DATA LINES ->

• • • • • • •

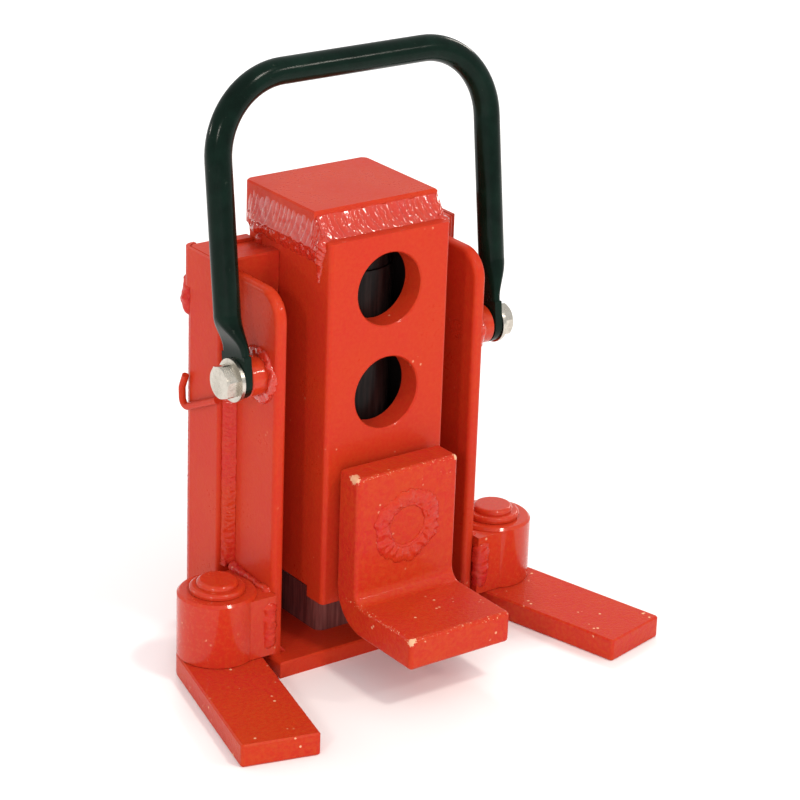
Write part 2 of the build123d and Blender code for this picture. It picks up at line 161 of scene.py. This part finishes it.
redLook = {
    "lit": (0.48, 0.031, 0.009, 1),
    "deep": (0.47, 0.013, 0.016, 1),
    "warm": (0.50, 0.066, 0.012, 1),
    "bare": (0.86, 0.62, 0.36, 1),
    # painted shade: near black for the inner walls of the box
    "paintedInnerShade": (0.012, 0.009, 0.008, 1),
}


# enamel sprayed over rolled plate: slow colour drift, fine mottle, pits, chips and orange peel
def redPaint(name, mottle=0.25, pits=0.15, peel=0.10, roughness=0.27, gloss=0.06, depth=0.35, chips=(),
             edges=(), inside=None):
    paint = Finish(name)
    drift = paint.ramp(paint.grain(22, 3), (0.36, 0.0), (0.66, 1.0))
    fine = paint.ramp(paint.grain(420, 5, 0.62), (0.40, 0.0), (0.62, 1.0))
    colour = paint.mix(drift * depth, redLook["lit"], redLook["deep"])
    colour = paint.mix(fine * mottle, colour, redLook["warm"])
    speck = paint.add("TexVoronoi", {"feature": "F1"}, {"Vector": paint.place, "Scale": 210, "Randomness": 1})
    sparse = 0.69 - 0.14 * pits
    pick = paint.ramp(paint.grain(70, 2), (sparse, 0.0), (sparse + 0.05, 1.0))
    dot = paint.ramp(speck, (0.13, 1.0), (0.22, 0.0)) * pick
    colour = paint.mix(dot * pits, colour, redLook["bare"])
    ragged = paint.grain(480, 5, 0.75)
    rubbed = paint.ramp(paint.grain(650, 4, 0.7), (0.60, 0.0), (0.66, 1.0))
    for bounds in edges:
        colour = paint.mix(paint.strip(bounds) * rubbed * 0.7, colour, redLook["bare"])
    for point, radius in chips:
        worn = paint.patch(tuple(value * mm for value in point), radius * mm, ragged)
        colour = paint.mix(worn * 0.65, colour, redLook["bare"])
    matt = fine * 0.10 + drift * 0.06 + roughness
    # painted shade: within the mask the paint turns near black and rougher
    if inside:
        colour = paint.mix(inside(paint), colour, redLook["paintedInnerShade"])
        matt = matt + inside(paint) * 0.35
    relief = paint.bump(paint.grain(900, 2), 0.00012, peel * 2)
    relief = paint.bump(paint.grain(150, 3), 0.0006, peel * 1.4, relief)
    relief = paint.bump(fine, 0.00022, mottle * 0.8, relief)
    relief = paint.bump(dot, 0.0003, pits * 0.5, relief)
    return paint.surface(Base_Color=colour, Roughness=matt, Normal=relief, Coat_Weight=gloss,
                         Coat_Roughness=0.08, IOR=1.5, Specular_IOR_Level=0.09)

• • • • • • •

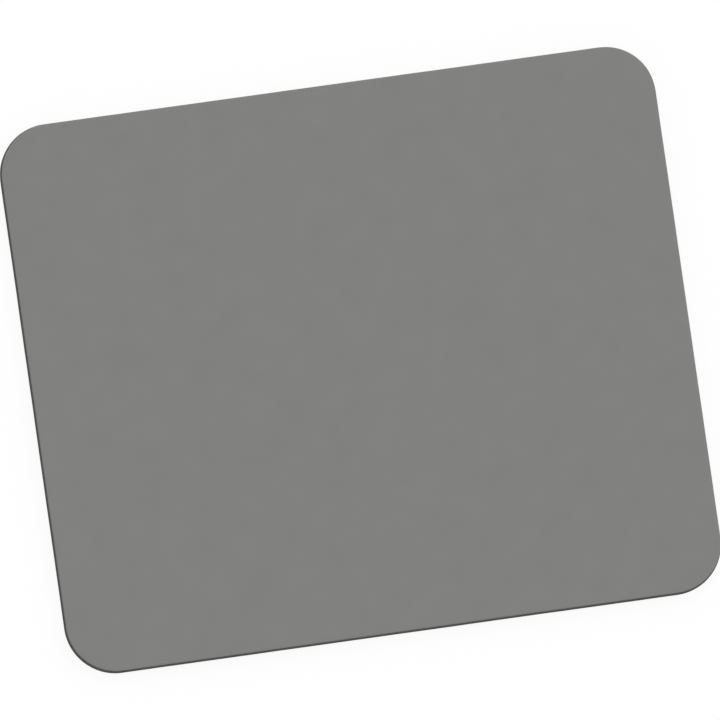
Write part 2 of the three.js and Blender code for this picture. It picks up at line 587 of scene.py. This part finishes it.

• • • • • • •

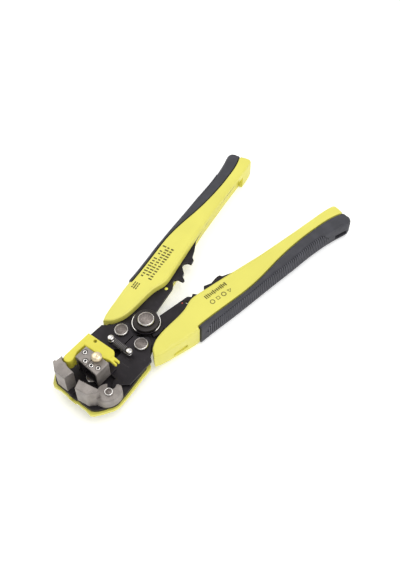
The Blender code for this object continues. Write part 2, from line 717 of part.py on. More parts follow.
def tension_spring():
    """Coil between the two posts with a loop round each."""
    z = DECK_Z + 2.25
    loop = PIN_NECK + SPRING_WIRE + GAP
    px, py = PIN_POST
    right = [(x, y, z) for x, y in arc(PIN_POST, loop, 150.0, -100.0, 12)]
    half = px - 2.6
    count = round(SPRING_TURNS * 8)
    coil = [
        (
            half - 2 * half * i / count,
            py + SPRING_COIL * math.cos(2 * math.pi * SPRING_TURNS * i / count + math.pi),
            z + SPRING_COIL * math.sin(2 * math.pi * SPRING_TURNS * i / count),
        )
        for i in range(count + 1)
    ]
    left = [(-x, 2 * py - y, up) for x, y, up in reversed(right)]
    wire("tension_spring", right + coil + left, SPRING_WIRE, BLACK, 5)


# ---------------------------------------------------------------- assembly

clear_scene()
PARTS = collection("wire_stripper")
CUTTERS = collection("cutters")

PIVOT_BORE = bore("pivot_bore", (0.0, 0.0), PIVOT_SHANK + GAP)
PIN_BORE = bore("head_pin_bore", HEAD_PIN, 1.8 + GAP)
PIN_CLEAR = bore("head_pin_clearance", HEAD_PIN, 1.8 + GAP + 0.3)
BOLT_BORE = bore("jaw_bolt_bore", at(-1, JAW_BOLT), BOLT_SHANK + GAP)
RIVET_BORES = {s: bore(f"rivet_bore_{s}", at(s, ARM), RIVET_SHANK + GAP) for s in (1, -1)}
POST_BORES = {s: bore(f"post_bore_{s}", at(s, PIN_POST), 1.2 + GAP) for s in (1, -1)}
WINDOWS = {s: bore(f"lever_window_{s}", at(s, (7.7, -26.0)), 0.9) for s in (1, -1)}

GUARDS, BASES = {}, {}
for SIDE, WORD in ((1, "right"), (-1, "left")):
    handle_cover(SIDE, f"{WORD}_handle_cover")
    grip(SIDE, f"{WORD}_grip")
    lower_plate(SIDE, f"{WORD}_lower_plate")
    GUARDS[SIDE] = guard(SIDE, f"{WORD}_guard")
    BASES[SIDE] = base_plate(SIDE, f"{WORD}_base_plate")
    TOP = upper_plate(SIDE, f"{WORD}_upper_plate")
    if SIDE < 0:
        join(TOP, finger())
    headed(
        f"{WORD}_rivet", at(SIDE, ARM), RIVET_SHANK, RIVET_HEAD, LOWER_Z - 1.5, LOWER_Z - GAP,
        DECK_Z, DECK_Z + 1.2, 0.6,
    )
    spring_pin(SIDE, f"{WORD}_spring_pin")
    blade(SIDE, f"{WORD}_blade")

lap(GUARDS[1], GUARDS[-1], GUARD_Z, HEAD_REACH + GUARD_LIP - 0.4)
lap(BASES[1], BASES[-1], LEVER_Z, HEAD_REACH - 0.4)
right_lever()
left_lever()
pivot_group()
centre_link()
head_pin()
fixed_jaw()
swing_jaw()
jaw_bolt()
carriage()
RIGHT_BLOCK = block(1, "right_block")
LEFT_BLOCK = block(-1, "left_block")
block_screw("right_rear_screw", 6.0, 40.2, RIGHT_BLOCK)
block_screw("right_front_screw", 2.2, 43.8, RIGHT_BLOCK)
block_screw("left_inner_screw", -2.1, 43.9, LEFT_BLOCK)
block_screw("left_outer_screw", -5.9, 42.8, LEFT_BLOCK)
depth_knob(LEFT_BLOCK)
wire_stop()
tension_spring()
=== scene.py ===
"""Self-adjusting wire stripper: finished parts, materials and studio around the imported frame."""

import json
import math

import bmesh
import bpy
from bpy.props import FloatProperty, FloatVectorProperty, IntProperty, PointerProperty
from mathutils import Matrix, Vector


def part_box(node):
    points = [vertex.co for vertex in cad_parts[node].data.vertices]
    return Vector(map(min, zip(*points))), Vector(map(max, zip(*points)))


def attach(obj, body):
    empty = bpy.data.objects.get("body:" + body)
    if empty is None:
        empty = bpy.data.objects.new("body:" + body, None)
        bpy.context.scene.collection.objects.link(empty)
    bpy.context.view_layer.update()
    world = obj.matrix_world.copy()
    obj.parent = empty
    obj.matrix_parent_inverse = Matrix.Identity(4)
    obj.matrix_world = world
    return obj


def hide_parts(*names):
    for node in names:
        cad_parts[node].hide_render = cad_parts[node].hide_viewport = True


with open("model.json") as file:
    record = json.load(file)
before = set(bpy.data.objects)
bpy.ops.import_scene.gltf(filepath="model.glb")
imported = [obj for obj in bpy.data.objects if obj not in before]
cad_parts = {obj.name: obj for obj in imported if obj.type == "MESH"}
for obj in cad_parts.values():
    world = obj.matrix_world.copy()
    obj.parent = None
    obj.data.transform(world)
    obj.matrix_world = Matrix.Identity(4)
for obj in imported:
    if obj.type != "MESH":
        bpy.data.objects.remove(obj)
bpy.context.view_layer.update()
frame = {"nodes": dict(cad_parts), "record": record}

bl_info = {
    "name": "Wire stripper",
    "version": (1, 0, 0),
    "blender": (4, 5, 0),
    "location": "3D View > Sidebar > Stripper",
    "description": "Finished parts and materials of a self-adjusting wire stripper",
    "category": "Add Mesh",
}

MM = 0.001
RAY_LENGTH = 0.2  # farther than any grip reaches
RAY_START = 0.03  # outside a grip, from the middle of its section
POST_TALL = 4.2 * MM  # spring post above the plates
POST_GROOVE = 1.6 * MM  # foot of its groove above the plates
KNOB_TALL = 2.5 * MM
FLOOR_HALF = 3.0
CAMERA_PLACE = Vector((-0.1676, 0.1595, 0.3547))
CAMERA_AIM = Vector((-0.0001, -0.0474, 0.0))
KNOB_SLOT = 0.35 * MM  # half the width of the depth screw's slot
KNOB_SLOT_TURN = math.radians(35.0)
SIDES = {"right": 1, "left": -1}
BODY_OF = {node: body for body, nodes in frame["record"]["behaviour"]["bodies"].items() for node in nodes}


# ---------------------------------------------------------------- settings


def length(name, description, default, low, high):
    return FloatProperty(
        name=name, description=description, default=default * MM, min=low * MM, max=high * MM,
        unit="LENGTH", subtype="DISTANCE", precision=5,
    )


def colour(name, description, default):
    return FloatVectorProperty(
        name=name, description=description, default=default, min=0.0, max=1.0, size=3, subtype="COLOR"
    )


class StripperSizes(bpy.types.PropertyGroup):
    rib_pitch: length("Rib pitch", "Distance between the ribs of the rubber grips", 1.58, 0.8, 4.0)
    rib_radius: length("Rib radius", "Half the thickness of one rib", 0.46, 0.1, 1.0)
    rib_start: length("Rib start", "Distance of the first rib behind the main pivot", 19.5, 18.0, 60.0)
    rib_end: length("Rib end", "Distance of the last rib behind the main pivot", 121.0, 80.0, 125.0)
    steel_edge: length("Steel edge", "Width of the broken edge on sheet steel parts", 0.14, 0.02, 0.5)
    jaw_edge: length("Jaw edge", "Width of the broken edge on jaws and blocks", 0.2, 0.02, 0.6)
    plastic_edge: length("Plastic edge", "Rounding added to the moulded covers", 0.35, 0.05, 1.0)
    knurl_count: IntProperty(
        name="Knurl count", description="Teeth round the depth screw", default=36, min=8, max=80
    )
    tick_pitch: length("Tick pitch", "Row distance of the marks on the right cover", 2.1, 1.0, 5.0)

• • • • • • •

Give back exactly the stretch that opens on the line with "lap(GUARDS[1], GUARDS[-1], GUARD_Z, HEAD_REACH" and closes on the line with "obj.matrix_parent_inverse = Matrix.Identity(4)".

SOLUTION TO THE PROBLEM ->
lap(GUARDS[1], GUARDS[-1], GUARD_Z, HEAD_REACH + GUARD_LIP - 0.4)
lap(BASES[1], BASES[-1], LEVER_Z, HEAD_REACH - 0.4)
right_lever()
left_lever()
pivot_group()
centre_link()
head_pin()
fixed_jaw()
swing_jaw()
jaw_bolt()
carriage()
RIGHT_BLOCK = block(1, "right_block")
LEFT_BLOCK = block(-1, "left_block")
block_screw("right_rear_screw", 6.0, 40.2, RIGHT_BLOCK)
block_screw("right_front_screw", 2.2, 43.8, RIGHT_BLOCK)
block_screw("left_inner_screw", -2.1, 43.9, LEFT_BLOCK)
block_screw("left_outer_screw", -5.9, 42.8, LEFT_BLOCK)
depth_knob(LEFT_BLOCK)
wire_stop()
tension_spring()
=== scene.py ===
"""Self-adjusting wire stripper: finished parts, materials and studio around the imported frame."""

import json
import math

import bmesh
import bpy
from bpy.props import FloatProperty, FloatVectorProperty, IntProperty, PointerProperty
from mathutils import Matrix, Vector


def part_box(node):
    points = [vertex.co for vertex in cad_parts[node].data.vertices]
    return Vector(map(min, zip(*points))), Vector(map(max, zip(*points)))


def attach(obj, body):
    empty = bpy.data.objects.get("body:" + body)
    if empty is None:
        empty = bpy.data.objects.new("body:" + body, None)
        bpy.context.scene.collection.objects.link(empty)
    bpy.context.view_layer.update()
    world = obj.matrix_world.copy()
    obj.parent = empty
    obj.matrix_parent_inverse = Matrix.Identity(4)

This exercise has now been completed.